The pressure to declare one’s gratitude can be oppressive this time of year. Rabbi Yael Levy teaches that when we feel out of touch with gratitude, it’s OK to acknowledge our grief and sadness in that moment. Maybe this is what Noah was doing at his last Thanksgiving when, as our family and guests went around the table saying something we were grateful for, he shook his head and said “pass.” At the time, I was irritated with his disdainful refusal to participate. I couldn’t help comparing him with our older son, who gave us thanks that year for supporting his college education. Now that I know more about Noah’s situation—now that I’ve been wrenched away from gratitude myself--I wonder if his mind was already too agitated and despairing to feel anything else. For that, now, I can forgive him.

I’m still not ready to feel gratitude for Noah’s life and the years we had together. Yet I know that’s where I need to go as part of acceptance and forgiveness of his suicide. Finding a way back to gratitude is our task as survivors if we are to integrate this loss and restore our lives.
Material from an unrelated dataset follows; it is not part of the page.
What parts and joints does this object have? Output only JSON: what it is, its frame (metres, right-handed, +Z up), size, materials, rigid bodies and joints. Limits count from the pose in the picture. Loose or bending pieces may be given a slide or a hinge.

What am I truly grateful for in this moment? I am grateful to a young cousin who recently texted me a memory of Noah putting on a fake Yiddish accent, pinching her cheeks, and pretending to be a Jewish grandmother exclaiming over how much she had grown! I am grateful for the people in my life who listen, care, and understand—including you who read this blog. I pour out my heart; you take it to heart, and sometimes even tell me about it. Thank you so much. May each of you find your way to some glimpse of gratitude this holiday season.